Please output exactly the lines of the material from the first through the line containing "and a thin bed", and nothing more.
-- start of DATASET SECTION --
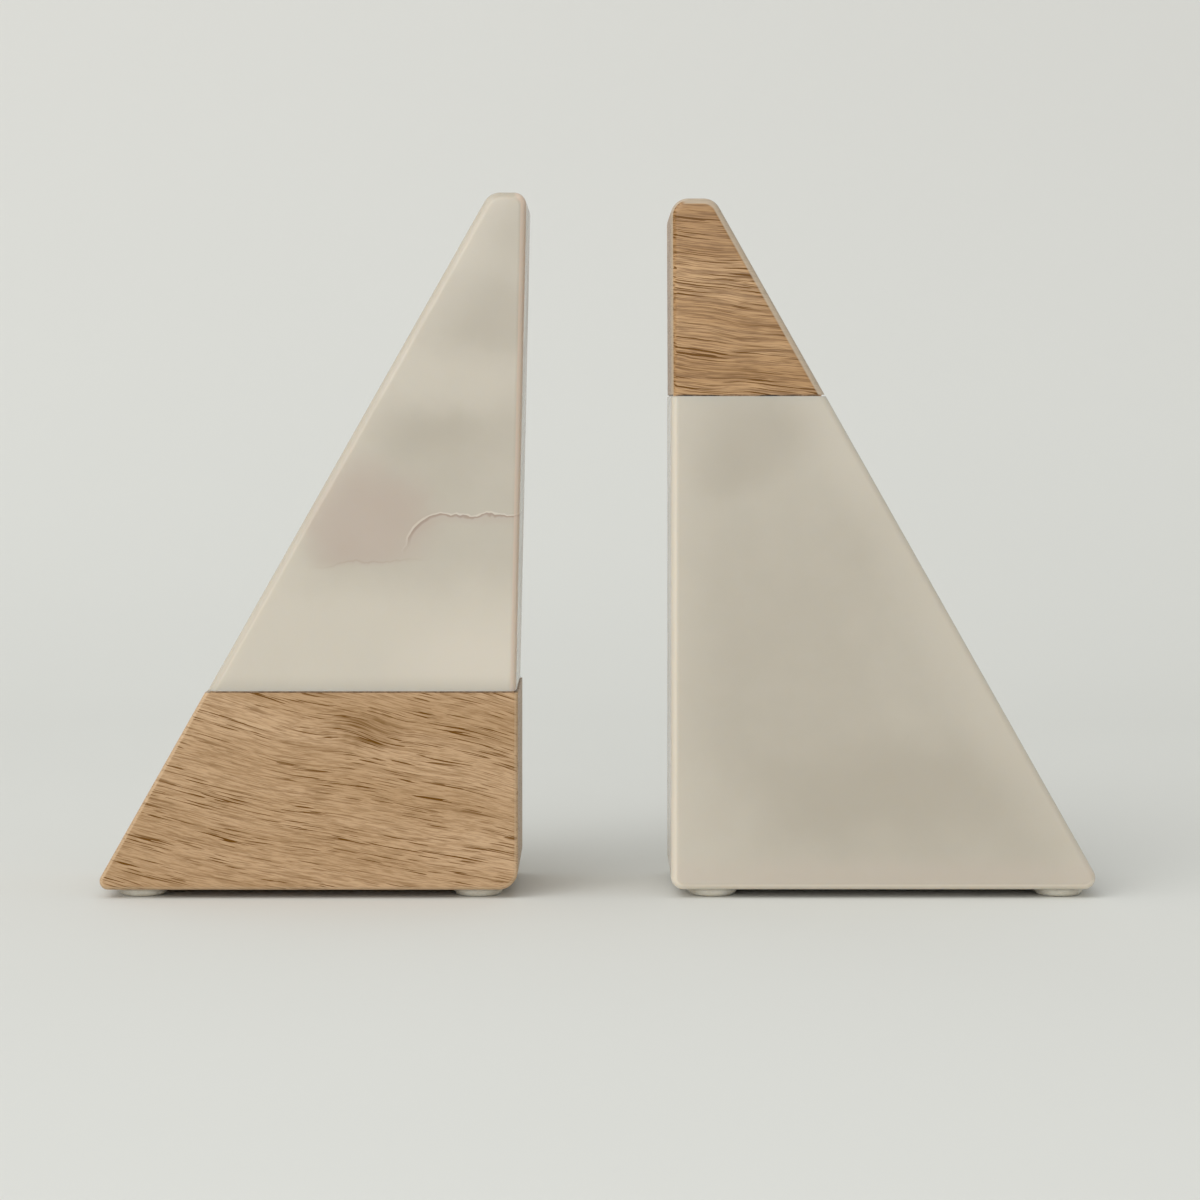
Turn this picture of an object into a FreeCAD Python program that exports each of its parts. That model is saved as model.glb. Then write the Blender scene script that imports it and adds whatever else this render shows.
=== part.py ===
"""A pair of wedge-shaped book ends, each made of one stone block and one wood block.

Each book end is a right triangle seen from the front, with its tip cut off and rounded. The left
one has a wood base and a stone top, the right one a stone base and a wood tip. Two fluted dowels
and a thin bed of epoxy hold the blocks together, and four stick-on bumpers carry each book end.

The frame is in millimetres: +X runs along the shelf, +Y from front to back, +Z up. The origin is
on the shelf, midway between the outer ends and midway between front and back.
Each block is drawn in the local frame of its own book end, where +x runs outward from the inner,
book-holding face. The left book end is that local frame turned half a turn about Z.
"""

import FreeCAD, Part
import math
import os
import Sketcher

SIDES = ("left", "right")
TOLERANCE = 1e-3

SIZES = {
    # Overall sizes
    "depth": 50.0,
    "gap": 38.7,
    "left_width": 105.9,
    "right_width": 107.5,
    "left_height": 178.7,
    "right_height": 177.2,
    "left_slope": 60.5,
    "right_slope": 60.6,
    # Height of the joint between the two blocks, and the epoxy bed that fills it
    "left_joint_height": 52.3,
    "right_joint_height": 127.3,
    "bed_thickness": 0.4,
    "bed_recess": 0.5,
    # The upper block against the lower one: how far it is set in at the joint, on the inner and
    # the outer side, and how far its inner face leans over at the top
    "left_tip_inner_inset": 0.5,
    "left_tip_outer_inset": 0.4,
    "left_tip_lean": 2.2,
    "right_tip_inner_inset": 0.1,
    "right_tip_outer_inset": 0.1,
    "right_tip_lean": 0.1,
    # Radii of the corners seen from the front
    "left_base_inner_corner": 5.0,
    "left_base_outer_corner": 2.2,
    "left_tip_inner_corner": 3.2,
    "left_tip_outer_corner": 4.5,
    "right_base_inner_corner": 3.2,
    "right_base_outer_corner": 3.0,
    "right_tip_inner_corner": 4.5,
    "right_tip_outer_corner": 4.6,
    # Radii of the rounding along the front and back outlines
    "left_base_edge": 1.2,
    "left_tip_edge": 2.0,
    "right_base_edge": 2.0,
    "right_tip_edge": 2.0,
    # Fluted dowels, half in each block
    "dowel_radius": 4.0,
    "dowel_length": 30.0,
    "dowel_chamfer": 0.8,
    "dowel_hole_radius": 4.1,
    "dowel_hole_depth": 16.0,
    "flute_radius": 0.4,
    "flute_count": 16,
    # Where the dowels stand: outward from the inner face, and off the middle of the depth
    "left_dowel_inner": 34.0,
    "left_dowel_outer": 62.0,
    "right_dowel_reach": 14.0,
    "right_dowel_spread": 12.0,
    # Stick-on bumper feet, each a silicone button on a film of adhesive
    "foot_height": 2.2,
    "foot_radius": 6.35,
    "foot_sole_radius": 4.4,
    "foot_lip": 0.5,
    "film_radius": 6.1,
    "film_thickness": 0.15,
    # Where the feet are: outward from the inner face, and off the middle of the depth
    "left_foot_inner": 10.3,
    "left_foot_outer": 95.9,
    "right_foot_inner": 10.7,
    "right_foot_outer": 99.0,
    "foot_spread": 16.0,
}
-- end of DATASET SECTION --
RESULT OF THIS EXERCISE
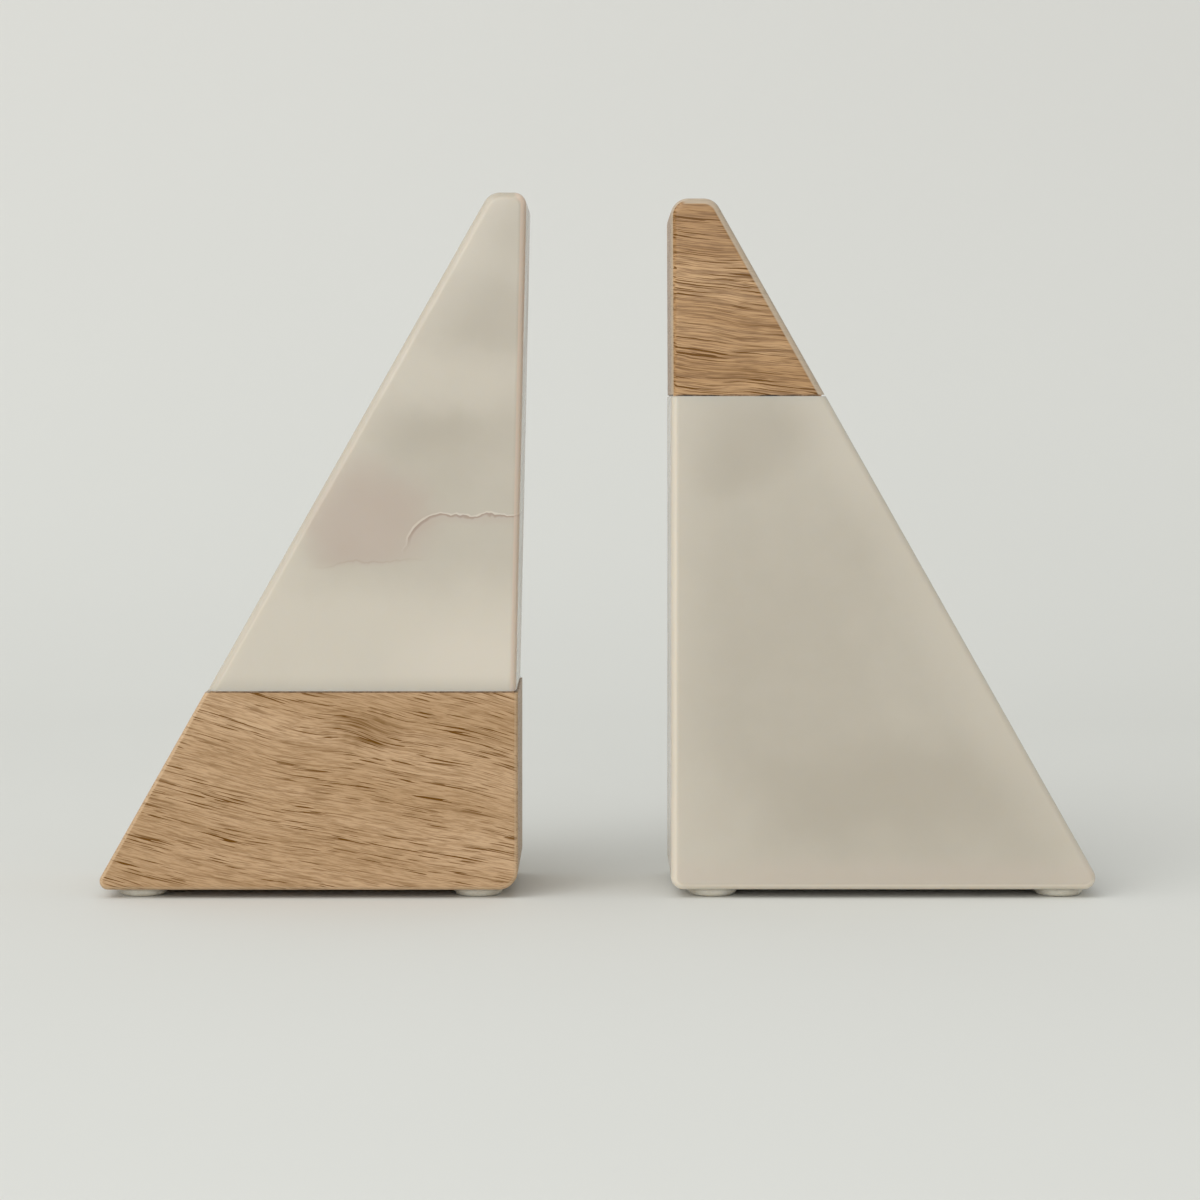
Turn this picture of an object into a FreeCAD Python program that exports each of its parts. That model is saved as model.glb. Then write the Blender scene script that imports it and adds whatever else this render shows.
=== part.py ===
"""A pair of wedge-shaped book ends, each made of one stone block and one wood block.

Each book end is a right triangle seen from the front, with its tip cut off and rounded. The left
one has a wood base and a stone top, the right one a stone base and a wood tip. Two fluted dowels
and a thin bed of epoxy hold the blocks together, and four stick-on bumpers carry each book end.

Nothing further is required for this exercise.